Thatcher’s right hand man, Nicholas Ridley, formulated a plan for dealing with the strikes he predicted would greet their plans for slashing spending and laying waste to manufacturing.
The miners had twice humiliated Heath’s Tory government, in 1972 and 1974. The Tories wanted revenge.
Ridley identified key industries that were central to the economy where concessions to workers should be made—including water, electricity, gas and the NHS.
The plan also listed the docks, railways and mines as areas where extreme caution should be used.
In all of these industries, he said care had to be taken not to provoke confrontation until a time that suited the ruling class. And even then, the plan could only work if strikes could be limited to those directly affected, and there was no prospect of solidarity action.
There were lengthy and well-planned confrontations with steel workers, civil servants, rail workers and car workers at British Leyland during Thatcher’s first term.
The Tories deliberately strung out some of these confrontations to punish workers. But when, in 1981, miners threatened to strike, the Tories were quick to settle.
In the same year inner cities exploded in riots against racism, poverty and unemployment, and again the government decided that it was better to offer concessions, rather than risk the anger spreading.
In each battle, people displayed great militancy and courage—their battles quickly capturing the imagination of a public ravaged by recession and cuts.
Some 10 million people were members of trade unions. But transforming the situation would take solidarity strikes, not just sympathy.
The Labour government of 1974-79 had successfully blunted the immense wave of industrial militancy of the early 1970s. It did so through a “social contract” with the trade union leaders, who agreed to curtail strikes.

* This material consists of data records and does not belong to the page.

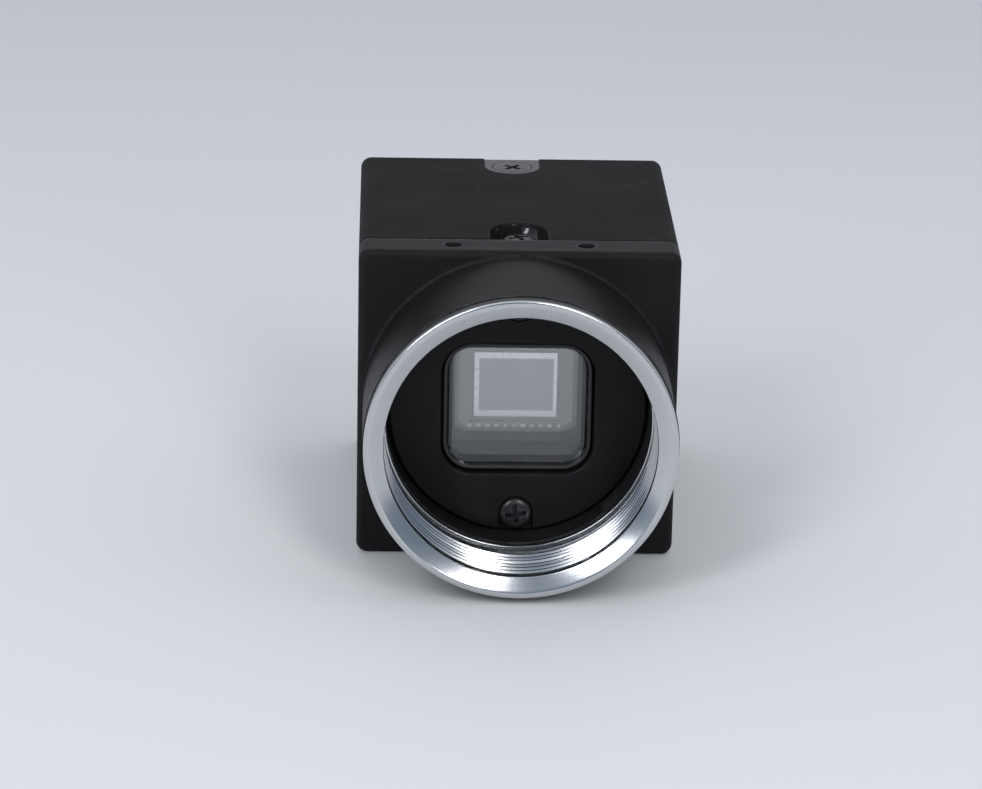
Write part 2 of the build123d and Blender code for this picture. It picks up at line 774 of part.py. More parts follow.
# The ten setting switches, and the two slide switches for line termination and sync
slide_bank("setting_switch", (0, control_height), (switch_body_width, switch_body_height),
           [(index - (switch_count - 1) / 2) * switch_pitch for index in range(switch_count)],
           (switch_knob_width, switch_knob_height), switch_travel)
slide_bank("termination_switch", (side_control_offset, side_switch_low),
           (side_switch_width, side_switch_body_height), [0],
           (side_switch_knob_width, side_switch_knob_height), side_switch_travel)
slide_bank("sync_switch", (side_control_offset, side_switch_low + side_switch_spacing),
           (side_switch_width, side_switch_body_height), [0],
           (side_switch_knob_width, side_switch_knob_height), side_switch_travel)

# Gain trimmer: a square body with a round rotor let into its face, turned by a slot
with BuildPart() as gain_trimmer_body:
    with BuildSketch(across(control_face, control_height)):
        with Locations((-side_control_offset, 0)):
            Rectangle(trimmer_body, trimmer_body)
    extrude(amount=control_face - switch_board_rear)
    with BuildSketch(across(control_face, control_height)):
        with Locations((-side_control_offset, 0)):
            Circle(trimmer_radius + slide_clearance)
    extrude(amount=trimmer_depth + slide_clearance, mode=Mode.SUBTRACT)
save(gain_trimmer_body.part, "gain_trimmer_body")

with BuildPart() as gain_trimmer_rotor:
    with BuildSketch(across(control_face, control_height)):
        with Locations((-side_control_offset, 0)):
            Circle(trimmer_radius)
    extrude(amount=trimmer_depth)
    with BuildSketch(across(control_face, control_height)):
        with Locations((-side_control_offset, 0)):
            Rectangle(trimmer_slot, 2 * trimmer_radius)
    extrude(amount=trimmer_slot_depth, mode=Mode.SUBTRACT)
save(gain_trimmer_rotor.part, "gain_trimmer_rotor")

# Switch board: a strip behind the setting switches with an arm up each side to its post
with BuildPart() as switch_board:
    with BuildSketch(across(switch_board_rear, 0)):
        with Locations((0, control_height)):
            Rectangle(2 * side_control_offset + arm_width, switch_body_height)
        for side, arm_top in ((-side_control_offset, left_arm_top),
                              (side_control_offset, right_arm_top)):
            with Locations((side, (strip_base + arm_top) / 2)):
                Rectangle(arm_width, arm_top - strip_base)
        with Locations(*switch_posts):
            Circle(board_screw_radius + slide_clearance, mode=Mode.SUBTRACT)
    extrude(amount=board_thickness)
save(switch_board.part, "switch_board")

board_screw_length = switch_board_setback - slide_clearance
with BuildPart() as switch_board_screws:
    for x, z in switch_posts:
        with Locations(Plane(origin=(x, switch_board_front, z), x_dir=(1, 0, 0),
                             z_dir=(0, -1, 0))):
            add(cross_head_screw(board_screw_radius, board_screw_length, board_screw_head,
                                 stack_head_height, board_screw_head))
save(switch_board_screws.part, "switch_board_screws")

# Link header: joins the switch board to the board stack
with BuildPart() as link_header:
    with BuildSketch(across(switch_board_front, control_height)):
        Rectangle(header_length, header_width)
    extrude(amount=switch_board_front - io_board_rear)
save(link_header.part, "link_header")
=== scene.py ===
"""Dressed scene of a small square machine vision camera with a bare metal lens mount ring."""
import logging
import math
from collections.abc import Callable
from dataclasses import dataclass, field
from enum import Enum

import bmesh
import bpy
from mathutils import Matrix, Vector


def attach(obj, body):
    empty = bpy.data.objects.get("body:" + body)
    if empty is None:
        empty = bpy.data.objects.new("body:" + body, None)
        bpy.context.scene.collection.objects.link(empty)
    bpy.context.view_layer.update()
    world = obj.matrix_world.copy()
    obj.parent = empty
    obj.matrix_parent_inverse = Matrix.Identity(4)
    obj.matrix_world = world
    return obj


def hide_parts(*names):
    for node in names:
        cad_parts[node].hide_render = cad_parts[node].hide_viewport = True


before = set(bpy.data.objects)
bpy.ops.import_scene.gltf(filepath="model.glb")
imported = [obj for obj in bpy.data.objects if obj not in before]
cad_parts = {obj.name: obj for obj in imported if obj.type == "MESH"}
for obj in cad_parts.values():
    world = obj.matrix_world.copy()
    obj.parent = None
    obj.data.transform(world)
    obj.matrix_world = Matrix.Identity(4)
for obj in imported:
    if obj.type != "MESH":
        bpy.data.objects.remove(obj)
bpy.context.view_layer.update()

MM = 0.001
AXIS_Z = 14.5
LOG = logging.getLogger("vision_camera")
Colour = tuple[float, float, float]
Profile = list[tuple[float, float]]
Outline = tuple[tuple[float, float, float], ...]


class Grain(Enum):
    """How a finish breaks up the light."""

    PEBBLED = "pebbled"
    TURNED = "turned"


class Face(Enum):
    """Which way a screw's head looks."""

    FRONT = (0.0, -1.0, 0.0)
    TOP = (0.0, 0.0, 1.0)
    BASE = (0.0, 0.0, -1.0)


class Wiring:
    """Short calls that add nodes to one tree and join them."""

    def __init__(self, tree: bpy.types.NodeTree) -> None:
        """Keep the tree.

        Args:
            tree: A shader or geometry node tree.
        """
        self.tree = tree

    def add(self, kind: str, settings: dict[str, object] | None = None, **feeds: object) -> bpy.types.Node:
        """Add one node, and set or join its inputs.

        Args:
            kind: The node's type name.
            settings: Properties of the node itself.
            feeds: A value or an output socket for each input, with _ for a space.

        Returns:
            The new node.
        """
        node = self.tree.nodes.new(kind)
        for key, value in (settings or {}).items():
            setattr(node, key, value)
        for key, value in feeds.items():
            self.feed(node.inputs[key.replace("_", " ")], value)
        return node

    def feed(self, socket: bpy.types.NodeSocket, value: object) -> None:
        """Give an input a value, or join an output to it.

        Args:
            socket: The input.
            value: A plain value or an output socket.
        """
        if isinstance(value, bpy.types.NodeSocket):
            self.tree.links.new(value, socket)
        else:
            socket.default_value = value

    def sums(self, operation: str, *values: object) -> bpy.types.NodeSocket:
        """Add a Math node.

        Args:
            operation: The node's operation.
            values: A number or a socket for each input in turn.

        Returns:
            The result's socket.
        """
        node = self.add("ShaderNodeMath", {"operation": operation})
        for socket, value in zip(node.inputs, values):
            self.feed(socket, value)
        return node.outputs[0]

    def blend(self, factor: object, first: object, second: object) -> bpy.types.NodeSocket:
        """Mix two colours.

        Args:
            factor: How much of the second colour, 0 to 1.
            first: Colour with alpha, or a socket.
            second: Colour with alpha, or a socket.

        Returns:
            The mixed colour's socket.
        """
        node = self.add("ShaderNodeMix", {"data_type": "RGBA"})
        for index, value in ((0, factor), (6, first), (7, second)):
            self.feed(node.inputs[index], value)
        return node.outputs[2]

    def place(self) -> bpy.types.NodeSocket:
        """Return the Object coordinates.

        Returns:
            Their socket.
        """
        return self.add("ShaderNodeTexCoord").outputs["Object"]

    def parts(self) -> bpy.types.bpy_prop_collection:
        """Return the Object coordinates one by one.

        Returns:
            The sockets X, Y and Z.
        """
        return self.add("ShaderNodeSeparateXYZ", None, Vector=self.place()).outputs

    def span(self, first: object, second: object) -> bpy.types.NodeSocket:
        """Measure the long side over two square sides.

        Args:
            first: One side's socket.
            second: The other side's socket.

        Returns:
            The long side's socket.
        """
        squares = [self.sums("MULTIPLY", side, side) for side in (first, second)]
        return self.sums("SQRT", self.sums("ADD", *squares))

    def ramp(self, value: object, low: object, high: object, to_low: object,
             to_high: object) -> bpy.types.NodeSocket:
        """Map a range of values to another, clamped.

        Args:
            value: The socket that is mapped.
            low: Start of the range.
            high: End of the range.
            to_low: Result at the start.
            to_high: Result at the end.

        Returns:
            The result's socket.
        """
        node = self.add("ShaderNodeMapRange")
        for index, given in enumerate((value, low, high, to_low, to_high)):
            self.feed(node.inputs[index], given)
        return node.outputs[0]


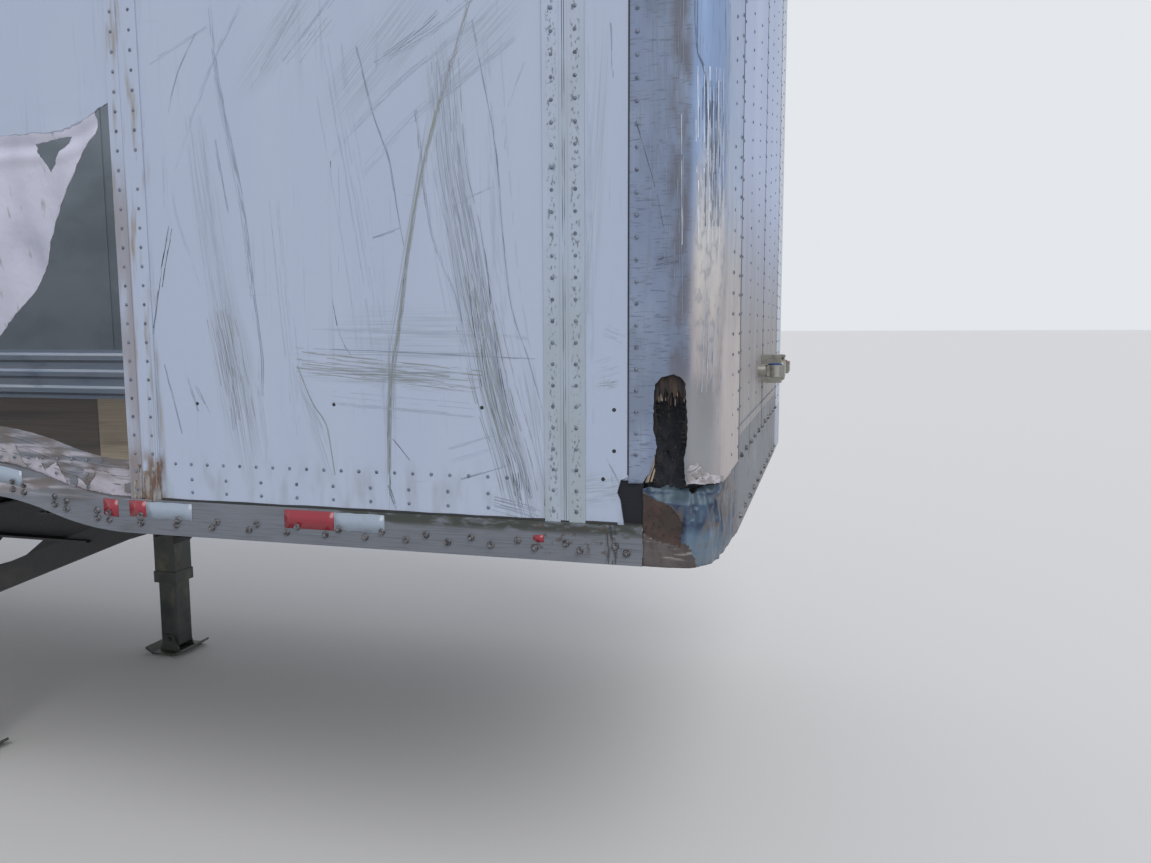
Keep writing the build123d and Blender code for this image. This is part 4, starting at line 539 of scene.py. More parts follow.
def corner_scrapes_and_painted_light(marks):
    """Scrapes the wreck rubbed into the corner's sheet, from the side seam round to the nose, darker blotches
    along its bend, and painted light: reflections of sky and ground on the nose, a highlight down the curve and
    on the ridge, shade in the hollow.
    """
    side = marks.along(0.085, 0.23, 0.02)
    bend = marks.along(0.088, 0.112, 0.022)
    front = marks.along(-0.05, 0.062, 0.03)
    glow, sheen = marks.up(0.42, 0.85, 0.25), marks.along(0.012, 0.055, 0.022)
    hollow = (marks.up(0.21, 0.40, 0.09), marks.along(0.036, 0.075, 0.036), 0.85)
    ridge = (marks.up(0.22, 0.52, 0.10), marks.along(-0.02, 0.003, 0.006), 0.5)
    # painted reflection: sky blue high on the nose, tan ground low on it; painted highlight down the curve
    # (glow, sheen) and on the ridge; painted shade in the hollow
    return [((front, marks.up(0.95, 4.0, 0.35)), "#8298bb", 0.36),
            ((front, marks.up(-1.0, 0.62, 0.30)), "#9f9899", 0.5),
            ((side, marks.grain(0.11, (1, 1, 1.6), 0.45, 0.65), 0.5), "#636e7f", 0.55),
            ((side, marks.grain(0.0035, (1, 9, 1), 0.56, 0.66), 0.6), "#565f6d", 0.6),
            ((bend, marks.grain(0.035, (1, 1, 2.6), 0.36, 0.60), 0.72), "#625f66", 0.6),
            ((front, marks.grain(0.0035, (1, 1, 22), 0.56, 0.66), 0.45), "#6b7484", 0.5),
            ((glow, sheen, marks.grain(0.05, (1, 1, 5), 0.25, 0.75), 0.8), "#c9c5c0", 0.35),
            ((glow, sheen, marks.grain(0.012, (1, 1, 2.5), 0.5, 0.66), 0.5), "#7d828c", 0.5),
            (hollow, "#84878a", 0.5), (ridge, "#bdb2ae", 0.4)]


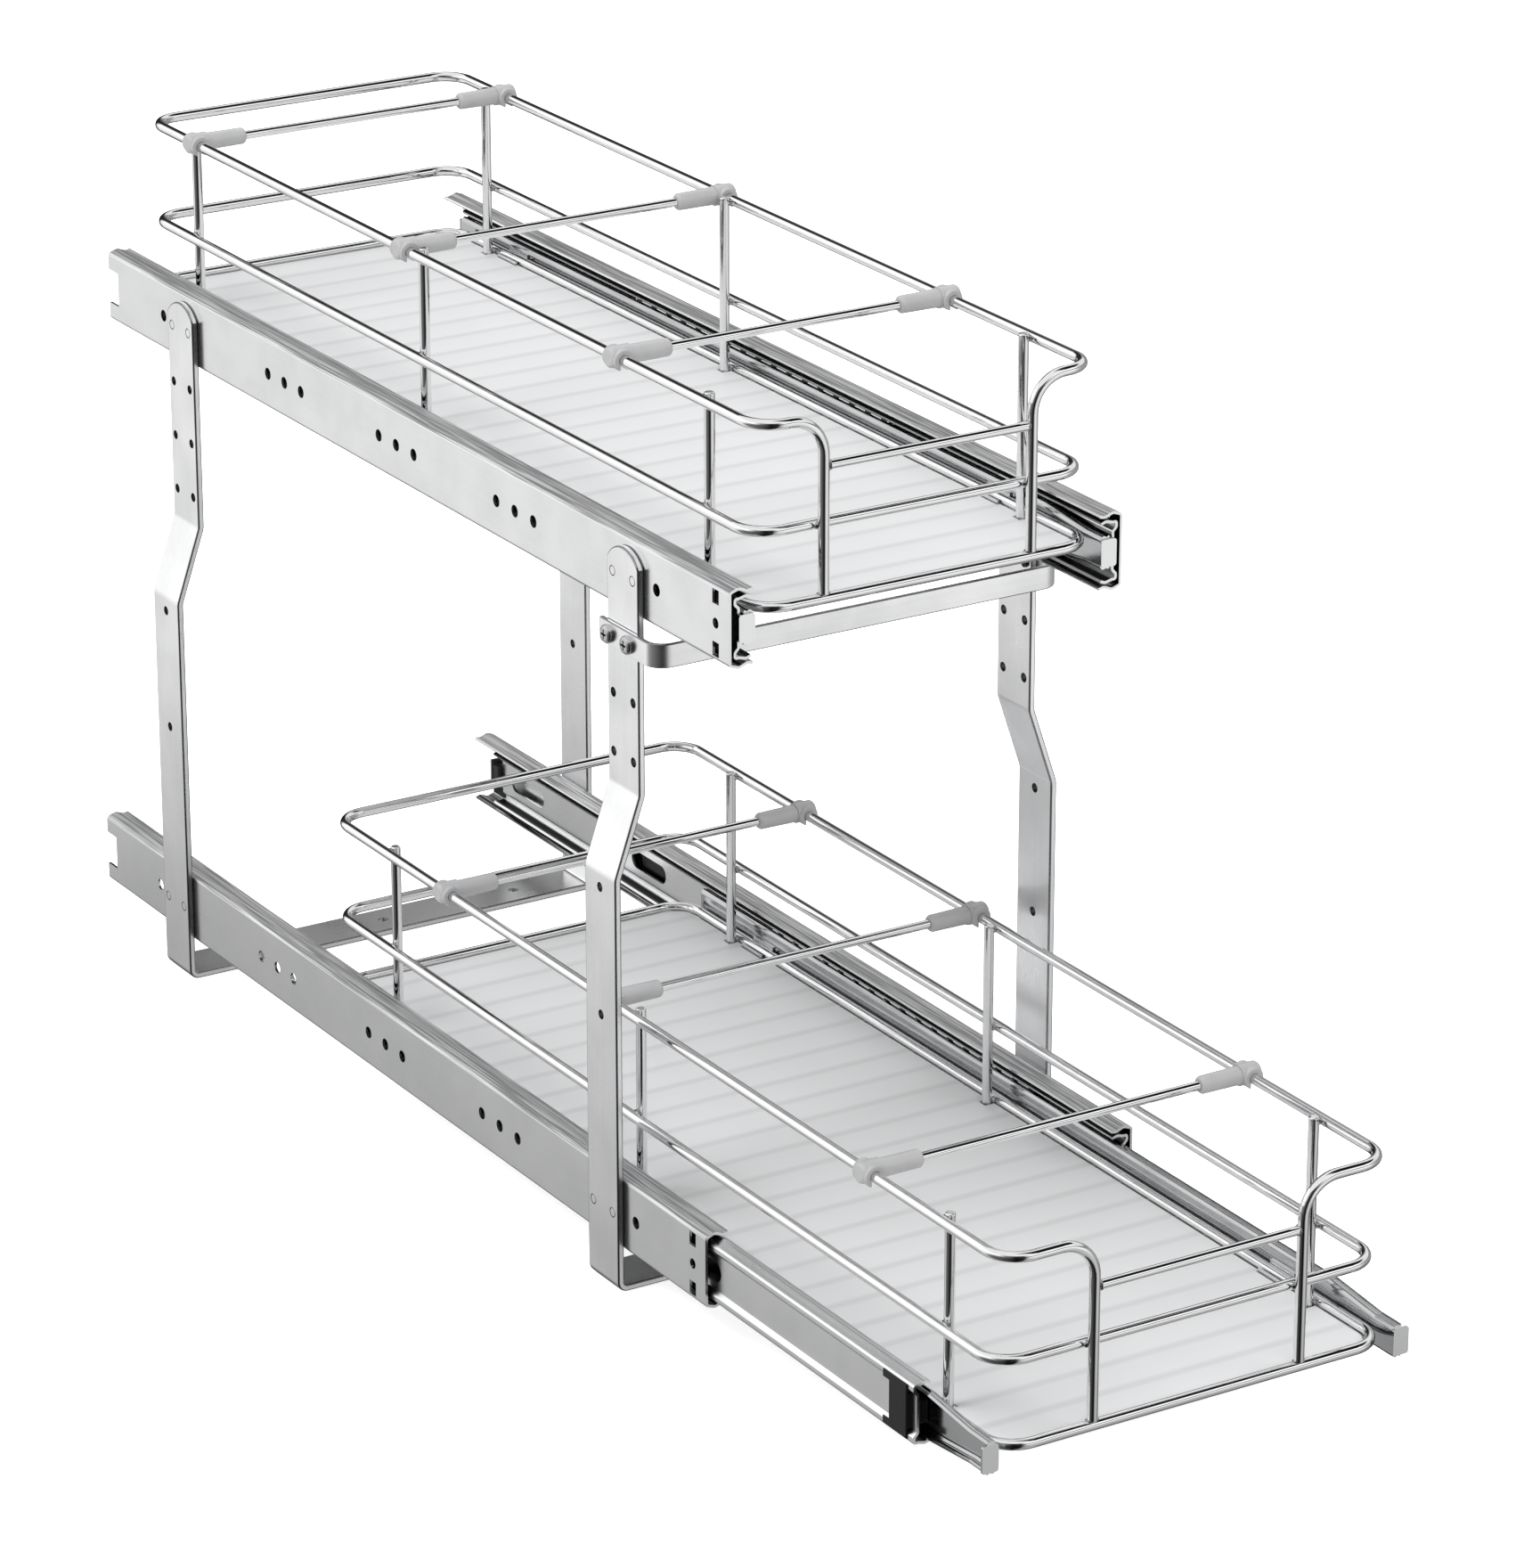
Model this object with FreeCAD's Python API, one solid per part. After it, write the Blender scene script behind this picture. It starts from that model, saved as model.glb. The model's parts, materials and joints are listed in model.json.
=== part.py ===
import FreeCAD, Part
import math
import os

# Pull-out cabinet organizer: two wire drawers, one above the other, on ball slides.
# X runs across, Y from front (minus) to back (plus), Z up from the cabinet floor.
# The origin is on the floor, in the middle of the floor screw pattern.

# Slide members. A section is drawn with u running from the outboard face of the
# outer rail's web towards the drawer, and v up from the slide's mid-height.
SLIDE_LENGTH = 558.0
STEEL = 1.2
OUTER_HALF_HEIGHT = 16.0
OUTER_CROWN_RISE = 1.4
OUTER_DIP_DROP = 0.2
OUTER_TIP_RISE = 0.6
OUTER_CROWN_U = 4.6
OUTER_DIP_U = 8.8
OUTER_TIP_U = 11.3
OUTER_CORNER_RADIUS = 1.2
RACE_RADIUS = 2.4
MID_RIDGE_U = 2.9
MID_WEB_U = 4.6
MID_WEB_HALF = 8.4
MID_RIDGE_HALF = 10.2
MID_CORNER_RISE = 0.2
MID_CROWN_RISE = 0.9
MID_CROWN_U = 8.1
MID_TIP_DROP = 0.85
MID_TIP_U = 10.4
MID_CORNER_RADIUS = 0.9
MID_REAR_SETBACK = 17.0
INNER_WEB_U = 10.8
INNER_BULGE_U = 9.6
INNER_TIP_U = 6.7
INNER_BULGE_RISE = 0.9
INNER_CORNER_DROP = 1.5
INNER_DIP_RADIUS = 1.2
INNER_BULGE_RADIUS = 0.8
NOSE_DROP = 3.0
NOSE_LENGTH = 12.0
NOSE_TAPER = 30.0
END_TAB_HALF_HEIGHT = 6.0
END_TAB_WIDTH = 7.6
END_TAB_OVERHANG = 1.7

# Balls and the cages that carry them, one row above and one below in each cage.
BALL_DIAMETER = 2.4
BALL_GAP = 0.25
BALL_PITCH = 26.0
BALL_END_MARGIN = 10.0
BALL_HOLE_GAP = 0.1
RACE_ROUNDING = 0.25
CAGE_STEEL = 0.5
CAGE_RUNNING_GAP = 0.3
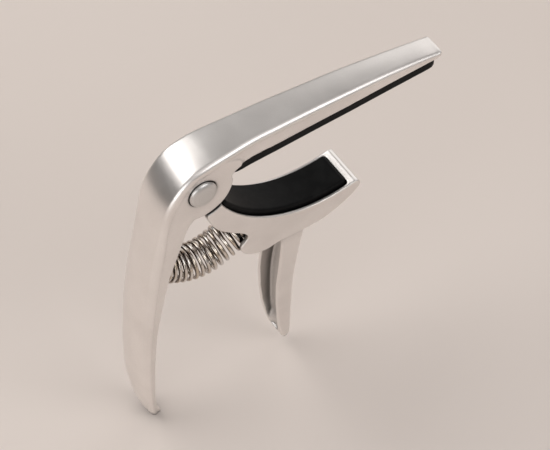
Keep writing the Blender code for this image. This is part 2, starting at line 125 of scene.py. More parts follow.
def prism(name, outline, half_width, bevel=0.0):
    """An outline in the XZ plane extruded to both sides of it, with rounded rims."""
    bm = bmesh.new()
    near = [bm.verts.new(vec(x, -half_width, z)) for x, z in outline]
    far = [bm.verts.new(vec(x, half_width, z)) for x, z in outline]
    bm.faces.new(near)
    bm.faces.new(reversed(far))
    for i in range(len(outline)):
        j = (i + 1) % len(outline)
        bm.faces.new((near[j], near[i], far[i], far[j]))
    bmesh.ops.recalc_face_normals(bm, faces=bm.faces)
    if bevel:
        rim = [e for e in bm.edges if abs(e.verts[0].co.y - e.verts[1].co.y) < MM / 100]
        bmesh.ops.bevel(
            bm, geom=rim, offset=bevel * MM, segments=RIM_STEPS, profile=0.5, affect="EDGES",
            clamp_overlap=True,
        )
    bmesh.ops.triangulate(bm, faces=[f for f in bm.faces if len(f.verts) > 4])
    return add_object(name, mesh_from(name, bm))


def cylinder(name, centre, direction, radius, top_radius, length):
    bm = bmesh.new()
    bmesh.ops.create_cone(
        bm, cap_ends=True, segments=ROUND_SIDES, radius1=radius * MM, radius2=top_radius * MM,
        depth=length * MM,
    )
    heading = Vector(direction).normalized()
    turn = Vector((0, 0, 1)).rotation_difference(heading).to_matrix().to_4x4()
    half_up = Matrix.Translation(vec(0, 0, length / 2))
    bm.transform(Matrix.Translation(vec(*centre)) @ turn @ half_up)
    return add_object(name, mesh_from(name, bm))


def settle(obj):
    """Apply the object's modifiers to its mesh."""
    depsgraph = bpy.context.evaluated_depsgraph_get()
    mesh = bpy.data.meshes.new_from_object(obj.evaluated_get(depsgraph))
    obj.modifiers.clear()
    obj.data = mesh


def carve(base, steps):
    """Union or subtract the other solids in turn, then drop them."""
    for operation, tool in steps:
        modifier = base.modifiers.new(tool.name, "BOOLEAN")
        modifier.operation = operation
        modifier.object = tool
        modifier.solver = "EXACT"
    settle(base)
    for _, tool in steps:
        bpy.data.objects.remove(tool)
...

Workers had been wrong-footed by attacks from “their government” and this undermined their confidence to fight back. And a string of sell outs by union leaders led to a pattern of defeat, out of which began to grow the myth of “Thatcher the invincible”.
After rabid right wing newspaper boss Eddie Shah successfully used riot police to break the powerful print unions to launch his new Warrington plant, the government decided the time was right to launch a new offensive.
Early in 1984, they banned workers from the GCHQ spy centre from joining a union—a move that so outraged the union leaders they felt compelled to act. They called a national protest strike with just four days notice.
The response to their call was huge—hundreds of thousands struck. Glasgow and Liverpool appeared to be at a total standstill.
The Tories were suddenly vulnerable. But union leaders backed away from further confrontation, hoping that by appearing reasonable they could persuade public opinion and thereby shift the government. They could not, and the mood was wasted.
Thatcher sensed their weakness and decided the time was right to launch her biggest attack yet—on the miners.
Miners in Yorkshire began their strike in March after management announced the closure of two pits. Within days the action had spread and become national.
Thatcher and her allies hoped a strike could be defeated within weeks and unleashed the full might of the state.
The police harassed pickets and invaded mining villages, attacking and arresting people.
The media launched a full-scale attack on the strikers, denouncing their picket line “violence”.
But the miners stood firm and working people in Britain and across the world rallied to the miners’ cause, raising money and solidarity.
Yet the TUC and Labour Party leaders did not match this spirit. The TUC promised to mobilise solidarity action, which worried the government.
It failed to materialise. At crucial moments, steel, docks and the pit deputies’ unions had the opportunity to strike, but their union leaders backed down.
Despite huge pressure from his own supporters, Labour leader Neil Kinnock ensured that Labour nationally did nothing to support the strike. And, at the crucial moments, it was Labour leaders who put the boot into the miners.
After many months of extreme poverty, police violence and vilification, increasing numbers began to drift back to work. A miners’ union conference narrowly voted to go back on 3 March 1985, over a year after the strike had begun.
The leaders of other unions used the defeat as an excuse to repeat the myth that the miners had fought a hopeless battle.
But at several points the government feared that it had lost. Thatcher herself admitted nine years afterwards that the strike “could indeed have brought down the government”.
With the strongest battalion of the working class movement defeated, the Tories now started to believe they could never be conquered, and that they had changed Britain forever.
Class is a dead concept, they said. Thatcher even went so far as to argue, “There is no such thing as society—only individuals and their families.” In the dark years that followed the miners’ defeat even many on the left began to believe her.
But the Tories’ overconfidence was to be the beginning of their leader’s undoing.
The Ridley plan said that groups of workers should be taken on one at a time. The poll tax did the opposite—it took on millions of workers at the same time.
Notions of class and struggle re-emerged with startling speed. Small meetings grew into big meetings. And, in a succession of towns and cities, rallies became riots.
Defiance and hatred of the rich became the hallmarks of the campaign. More than a decade of pent up anger arose seemingly from nowhere and tore into Tory councillors and MPs.
As once-invincible Thatcher was forced from Downing Street in tears, for millions of working class people there was at last something to smile about.
Bringing down the Iron Lady didn’t liberate us from the Tories. It would take another seven years for that to happen.
But it smashed the notion that defeat was inevitable. It reminded us that even the most formidable of enemies could be defeated—something Cameron and today’s other pale shadows of Thatcher would do well to consider.